→ **INFORMATION SUPPLIED**:

═══

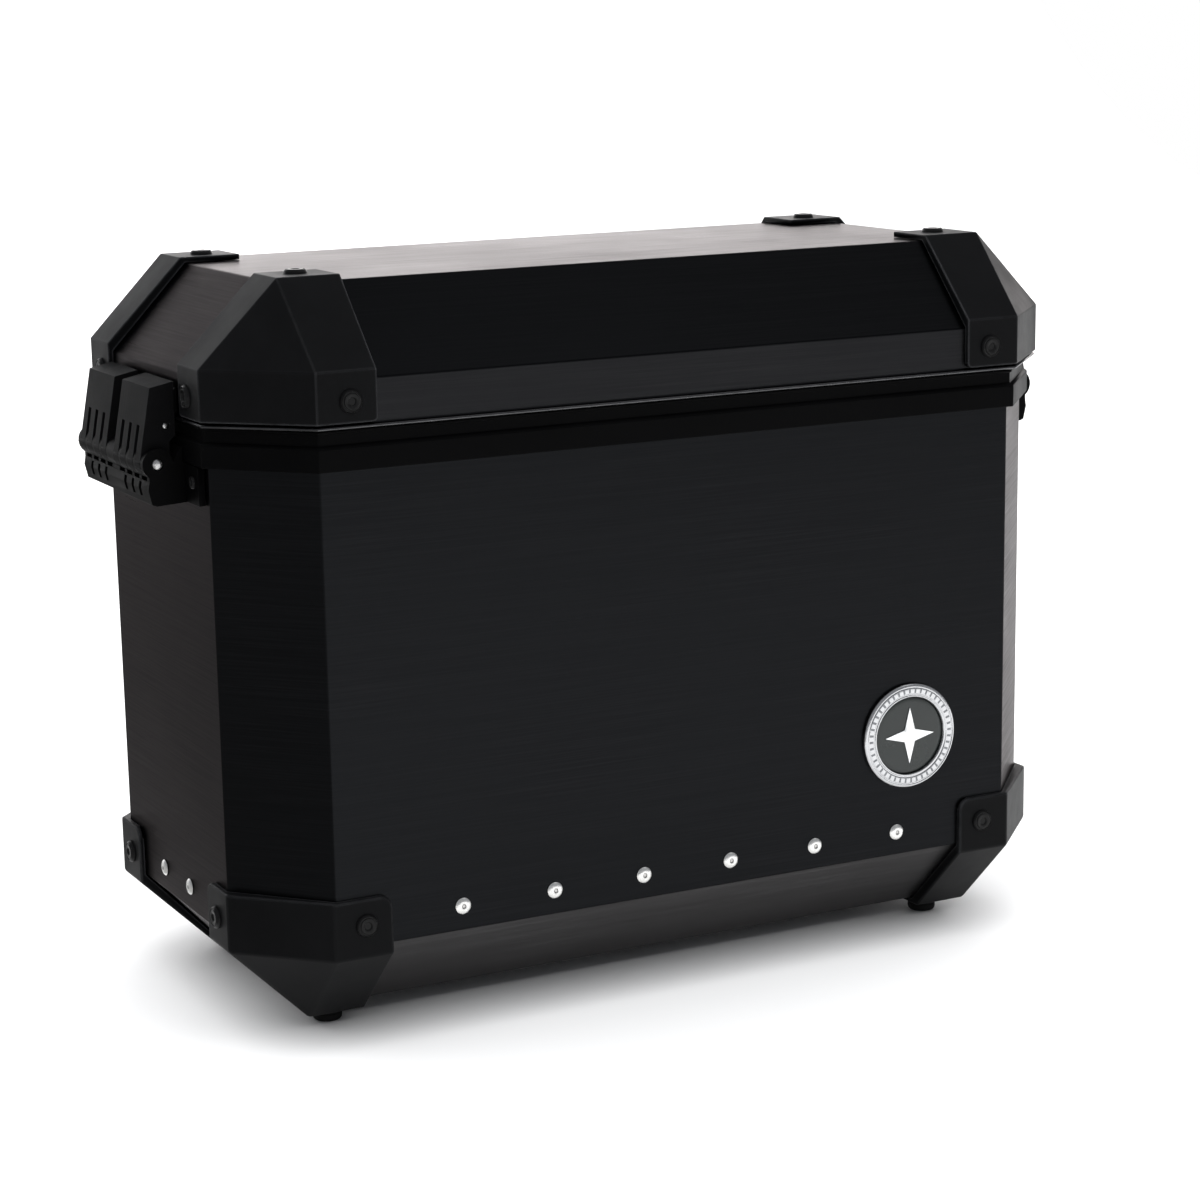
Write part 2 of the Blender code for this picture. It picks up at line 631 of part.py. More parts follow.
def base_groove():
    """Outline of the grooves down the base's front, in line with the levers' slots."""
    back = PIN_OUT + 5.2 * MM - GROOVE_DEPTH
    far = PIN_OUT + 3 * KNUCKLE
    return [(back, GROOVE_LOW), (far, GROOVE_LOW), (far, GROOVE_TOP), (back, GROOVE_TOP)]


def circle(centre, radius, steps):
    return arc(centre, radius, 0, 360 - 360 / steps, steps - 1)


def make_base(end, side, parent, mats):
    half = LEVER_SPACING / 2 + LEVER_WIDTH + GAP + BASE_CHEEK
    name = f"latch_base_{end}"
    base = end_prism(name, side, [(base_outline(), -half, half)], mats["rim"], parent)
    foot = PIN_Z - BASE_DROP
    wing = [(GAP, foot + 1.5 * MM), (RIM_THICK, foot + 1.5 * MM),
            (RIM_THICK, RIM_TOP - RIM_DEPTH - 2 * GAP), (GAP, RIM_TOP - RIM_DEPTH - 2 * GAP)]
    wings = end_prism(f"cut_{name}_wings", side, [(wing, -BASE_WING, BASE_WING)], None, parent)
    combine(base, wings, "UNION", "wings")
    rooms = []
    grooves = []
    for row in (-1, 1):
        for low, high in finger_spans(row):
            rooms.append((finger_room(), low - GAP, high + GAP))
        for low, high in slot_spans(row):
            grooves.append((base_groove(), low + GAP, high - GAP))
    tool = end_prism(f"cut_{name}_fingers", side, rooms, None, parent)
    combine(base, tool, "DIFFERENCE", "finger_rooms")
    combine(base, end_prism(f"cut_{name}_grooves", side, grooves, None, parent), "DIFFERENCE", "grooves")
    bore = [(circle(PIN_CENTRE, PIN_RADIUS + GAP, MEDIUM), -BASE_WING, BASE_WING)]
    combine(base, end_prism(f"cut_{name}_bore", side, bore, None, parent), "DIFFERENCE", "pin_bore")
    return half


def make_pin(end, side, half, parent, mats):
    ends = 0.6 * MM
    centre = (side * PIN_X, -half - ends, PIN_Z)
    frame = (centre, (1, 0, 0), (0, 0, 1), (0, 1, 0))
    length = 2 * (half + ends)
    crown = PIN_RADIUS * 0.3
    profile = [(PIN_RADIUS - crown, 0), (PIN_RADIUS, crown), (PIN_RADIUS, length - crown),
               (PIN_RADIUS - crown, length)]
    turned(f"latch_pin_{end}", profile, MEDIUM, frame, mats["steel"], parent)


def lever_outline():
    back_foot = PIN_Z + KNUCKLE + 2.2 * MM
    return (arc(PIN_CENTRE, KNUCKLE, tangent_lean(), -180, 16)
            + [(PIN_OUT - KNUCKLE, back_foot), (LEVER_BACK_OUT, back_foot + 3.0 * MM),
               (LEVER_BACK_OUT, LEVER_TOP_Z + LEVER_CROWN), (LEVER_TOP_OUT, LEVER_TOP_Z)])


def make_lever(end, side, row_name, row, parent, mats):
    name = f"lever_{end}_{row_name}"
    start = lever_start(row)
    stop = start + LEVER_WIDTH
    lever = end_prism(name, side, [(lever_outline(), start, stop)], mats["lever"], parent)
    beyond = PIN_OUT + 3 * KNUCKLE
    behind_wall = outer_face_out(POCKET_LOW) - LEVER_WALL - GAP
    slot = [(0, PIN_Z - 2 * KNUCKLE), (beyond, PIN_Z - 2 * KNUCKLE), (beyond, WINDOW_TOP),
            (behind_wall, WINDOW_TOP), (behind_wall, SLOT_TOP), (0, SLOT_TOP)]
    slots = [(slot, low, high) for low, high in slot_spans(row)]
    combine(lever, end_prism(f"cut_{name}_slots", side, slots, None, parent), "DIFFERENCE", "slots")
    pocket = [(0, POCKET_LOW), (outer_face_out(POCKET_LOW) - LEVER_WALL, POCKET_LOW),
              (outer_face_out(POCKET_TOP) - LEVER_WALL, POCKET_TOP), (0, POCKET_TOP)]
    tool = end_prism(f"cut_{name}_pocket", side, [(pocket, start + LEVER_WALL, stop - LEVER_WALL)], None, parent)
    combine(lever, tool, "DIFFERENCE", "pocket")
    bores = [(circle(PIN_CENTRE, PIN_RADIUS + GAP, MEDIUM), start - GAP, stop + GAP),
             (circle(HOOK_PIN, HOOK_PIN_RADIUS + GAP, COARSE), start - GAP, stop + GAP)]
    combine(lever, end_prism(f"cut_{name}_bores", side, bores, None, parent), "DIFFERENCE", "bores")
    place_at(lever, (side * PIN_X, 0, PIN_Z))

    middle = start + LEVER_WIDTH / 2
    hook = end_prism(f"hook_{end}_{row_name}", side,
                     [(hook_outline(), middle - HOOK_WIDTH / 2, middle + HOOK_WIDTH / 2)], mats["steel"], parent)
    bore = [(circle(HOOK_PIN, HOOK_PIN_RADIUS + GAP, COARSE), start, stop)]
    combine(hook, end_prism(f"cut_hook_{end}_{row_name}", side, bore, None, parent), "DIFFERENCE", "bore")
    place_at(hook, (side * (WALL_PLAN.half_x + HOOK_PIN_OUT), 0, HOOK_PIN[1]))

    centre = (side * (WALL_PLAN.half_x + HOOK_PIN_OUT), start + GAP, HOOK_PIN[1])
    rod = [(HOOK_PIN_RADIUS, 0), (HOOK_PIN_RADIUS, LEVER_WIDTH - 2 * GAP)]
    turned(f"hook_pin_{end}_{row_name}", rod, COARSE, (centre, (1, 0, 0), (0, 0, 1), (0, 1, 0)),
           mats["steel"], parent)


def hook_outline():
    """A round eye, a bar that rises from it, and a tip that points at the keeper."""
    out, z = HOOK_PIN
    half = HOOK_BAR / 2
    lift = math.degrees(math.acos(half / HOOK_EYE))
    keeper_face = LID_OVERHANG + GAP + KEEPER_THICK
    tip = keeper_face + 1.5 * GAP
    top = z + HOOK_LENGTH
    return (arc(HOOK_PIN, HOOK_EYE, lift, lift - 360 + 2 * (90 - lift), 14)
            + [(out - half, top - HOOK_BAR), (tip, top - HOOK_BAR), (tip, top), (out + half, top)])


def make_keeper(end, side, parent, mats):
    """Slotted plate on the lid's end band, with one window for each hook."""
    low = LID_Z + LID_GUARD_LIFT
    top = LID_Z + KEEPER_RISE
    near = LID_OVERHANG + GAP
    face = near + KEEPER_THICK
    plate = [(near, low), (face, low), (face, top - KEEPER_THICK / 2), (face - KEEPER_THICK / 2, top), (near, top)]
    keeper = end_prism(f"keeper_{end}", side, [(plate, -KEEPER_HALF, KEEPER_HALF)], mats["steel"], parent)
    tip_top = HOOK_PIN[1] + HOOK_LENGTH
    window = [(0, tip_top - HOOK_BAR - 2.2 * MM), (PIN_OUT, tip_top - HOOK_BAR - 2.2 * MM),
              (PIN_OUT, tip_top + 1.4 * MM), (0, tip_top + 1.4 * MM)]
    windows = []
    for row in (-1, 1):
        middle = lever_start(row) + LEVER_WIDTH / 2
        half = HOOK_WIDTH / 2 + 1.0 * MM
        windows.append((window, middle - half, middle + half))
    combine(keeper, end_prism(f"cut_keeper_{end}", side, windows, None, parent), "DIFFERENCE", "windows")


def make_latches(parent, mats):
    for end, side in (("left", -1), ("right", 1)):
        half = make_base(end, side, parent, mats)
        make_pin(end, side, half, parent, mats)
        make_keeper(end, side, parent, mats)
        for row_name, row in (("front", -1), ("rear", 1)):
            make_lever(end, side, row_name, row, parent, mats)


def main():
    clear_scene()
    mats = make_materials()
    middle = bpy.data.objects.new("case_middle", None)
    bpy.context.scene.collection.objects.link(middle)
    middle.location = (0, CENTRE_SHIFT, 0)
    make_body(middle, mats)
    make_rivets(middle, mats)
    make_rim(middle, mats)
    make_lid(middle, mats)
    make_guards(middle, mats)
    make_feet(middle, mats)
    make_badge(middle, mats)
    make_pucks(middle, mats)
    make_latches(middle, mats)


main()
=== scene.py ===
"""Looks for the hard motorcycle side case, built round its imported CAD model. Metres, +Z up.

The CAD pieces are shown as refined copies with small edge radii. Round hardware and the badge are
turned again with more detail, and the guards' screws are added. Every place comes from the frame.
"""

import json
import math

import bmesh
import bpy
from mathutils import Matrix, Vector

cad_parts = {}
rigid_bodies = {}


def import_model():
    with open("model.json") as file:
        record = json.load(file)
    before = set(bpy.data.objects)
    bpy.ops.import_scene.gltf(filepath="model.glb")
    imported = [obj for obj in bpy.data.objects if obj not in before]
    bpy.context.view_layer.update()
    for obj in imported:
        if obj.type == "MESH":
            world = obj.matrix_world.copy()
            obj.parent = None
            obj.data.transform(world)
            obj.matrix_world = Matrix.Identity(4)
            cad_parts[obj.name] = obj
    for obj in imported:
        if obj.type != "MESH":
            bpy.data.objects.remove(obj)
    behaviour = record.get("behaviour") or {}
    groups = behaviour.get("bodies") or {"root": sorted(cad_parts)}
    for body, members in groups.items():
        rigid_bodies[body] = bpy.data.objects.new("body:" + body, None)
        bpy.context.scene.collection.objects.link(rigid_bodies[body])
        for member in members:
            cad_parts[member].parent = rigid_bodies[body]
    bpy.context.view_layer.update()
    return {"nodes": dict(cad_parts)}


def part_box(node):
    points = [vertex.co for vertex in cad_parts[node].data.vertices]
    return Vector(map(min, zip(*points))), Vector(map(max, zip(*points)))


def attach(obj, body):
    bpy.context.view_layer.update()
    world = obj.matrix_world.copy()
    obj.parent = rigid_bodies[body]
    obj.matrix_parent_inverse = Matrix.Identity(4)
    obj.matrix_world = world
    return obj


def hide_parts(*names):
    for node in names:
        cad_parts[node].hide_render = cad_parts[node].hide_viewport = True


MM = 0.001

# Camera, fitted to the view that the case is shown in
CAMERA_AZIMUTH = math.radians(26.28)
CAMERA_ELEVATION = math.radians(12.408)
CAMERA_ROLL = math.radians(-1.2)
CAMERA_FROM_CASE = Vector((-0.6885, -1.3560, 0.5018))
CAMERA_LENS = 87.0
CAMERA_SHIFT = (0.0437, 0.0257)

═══

→ **SET TASK**: Only the lines from the start of the data to the line holding "return arc(centre, radius, 0, 360" are wanted; return them exactly, both ends included.

→ **EXERCISE ANSWER**:
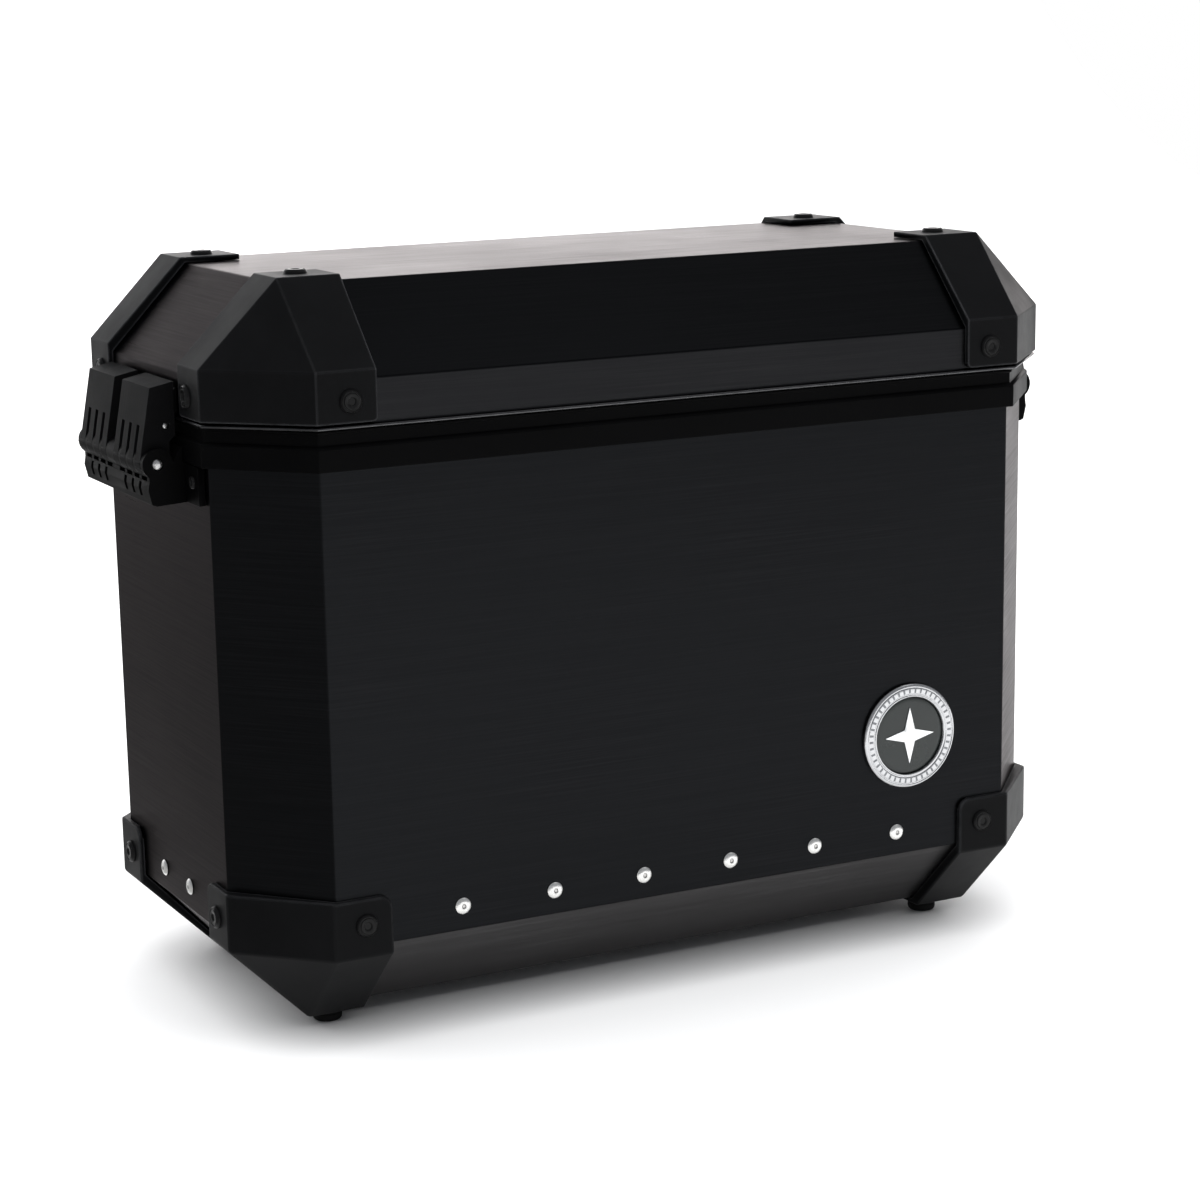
Write part 2 of the Blender code for this picture. It picks up at line 631 of part.py. More parts follow.
def base_groove():
    """Outline of the grooves down the base's front, in line with the levers' slots."""
    back = PIN_OUT + 5.2 * MM - GROOVE_DEPTH
    far = PIN_OUT + 3 * KNUCKLE
    return [(back, GROOVE_LOW), (far, GROOVE_LOW), (far, GROOVE_TOP), (back, GROOVE_TOP)]


def circle(centre, radius, steps):
    return arc(centre, radius, 0, 360 - 360 / steps, steps - 1)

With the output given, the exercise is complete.